The rate of security penetration incidents on federal information networks has grown 650% in the four years.”
For Wilshusen and his group of auditors and investigators, “There are always more issues to investigate than we can get to,” he said, following a presentation at the Government Technology Research Alliance.
“We provide a unique perspective,” he said, in that “the scope of our work can be government wide, looking at emerging trends, emerging threats, and emerging policies. And our work can also focus on an individual agency and how they’re protecting their systems, and what controls they’re using.”
GAO’s effort to examine IT security issues has grown in large measure because of the exponential growth of security incidents themselves.
The rate of security penetration incidents on federal information networks has grown 650% in the four years from fiscal year 2006 through 2010, the latest for which full data are available, Wilshusen said.
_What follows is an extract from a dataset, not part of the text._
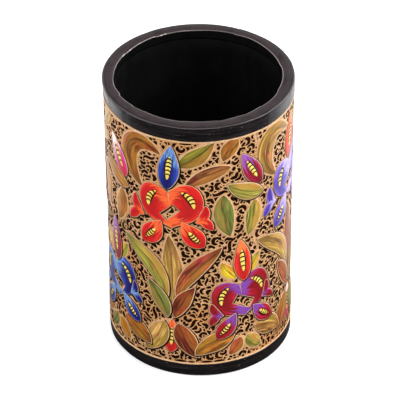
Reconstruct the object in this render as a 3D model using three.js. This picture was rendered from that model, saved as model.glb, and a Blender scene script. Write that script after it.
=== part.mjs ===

In actual terms, the number of incidents has risen from 5,500 a year to more than 41,000, although that’s in part due to the fact that agencies are reporting incidents more consistently than in the past, he said.
Nevertheless, the types of incidents reflect the increasing complexity of responding to security breaches as well as the changing nature of them, he said.
Last year, he said, 30% of the incidents were classified as efforts to place malicious code on federal networks.
Some incidents are considered more benign, yet important to report. For instance, 19% of the incidents were classified as improper usage; 14% were acts of unauthorized access; and 11% were outsiders trying to scan networks or simply tried to access networks.
Wilshusen, however, said fully 26% of last year’s incidents are still under investigation. And he said that at least 1% of attempts were designed to shut down government IT systems through denial of service attacks.
Another areas of concern for GAO is the extent to which agencies “continue to report information security weaknesses” regarding their financial systems. The risk, he said, is that the financial records used to manage substantial amounts of federal dollars could be compromised.
Wilshusen said at the moment, only five of 24 major federal agencies have satisfied GAO auditors that their financial recording keeping systems have “no significant deficiencies;” 11 agencies were found to have significant security deficiencies and eight had deficiencies such that the systems were deemed to have material weaknesses-that is the accuracy or reliability of the information could come under question.
These and other concerns are driving GAO’s investigation plans heading into fiscal 2012, which started 2012. And while budgets and priorities remain somewhat up in the area, as federal budgets and Congressional priorities continue to shift, Wilshusen said GAO was planning to look into the following areas:
FISMA (Federal Information Security Management Act) – GAO expects to look into the ability of the Environmental Protection Agency and the Census Bureau to protect the confidentiality of their information.
Emerging Issues – GAO plans to explore several major topics, including:
- IT supply chain concerns, looking at risk management controls on technologies produced overseas and embedded in equipment used by the Departments of Defense, Justice, Energy, and Homeland Security.
- Implantable medical devices
- Cyber threats to the Defense Department industrial base which actually manages much of the networks over which DoD data is stored, carried and processed.
Privacy – GAO plans to look at controls on a number of major systems or practices including:
- Taxpayer privacy protections
- Electronic prescriptions
- Privacy of location-based information
- Looking at cyber threats to industrial base
Critical IT Systems and Infrastructure – GAO plans to examine:
- Federal role in data communication network security
- Consumer communication devices
- Security incident reporting
- Communications and information industry sector standards
GAO will also be looking into the consolidated financial statements of at least nine agencies, including the Federal Reserve, FDIC, and FHFA.
Wilshusen also highlighted a variety of reports conducted over the past year or more that provided detailed assessments of the government’s security progress on a several fronts including:
- Government identification cards, cyber security staffing (GAO 12-8);
- Guidance on addressing cloud computing security concerns (GAO-12-130T);
- Cross government security weaknesses (GAO-12-137);
- Efforts to improve security through continuous monitoring (GAO-11-149); and
- Social media adoption (GAO-11-605)
Wilshusen noted that GAO’s investigation into State Department efforts, for instance, to implement continuous monitoring, had resulted in showcasing one of the more successful applications it had found in the past year, he said.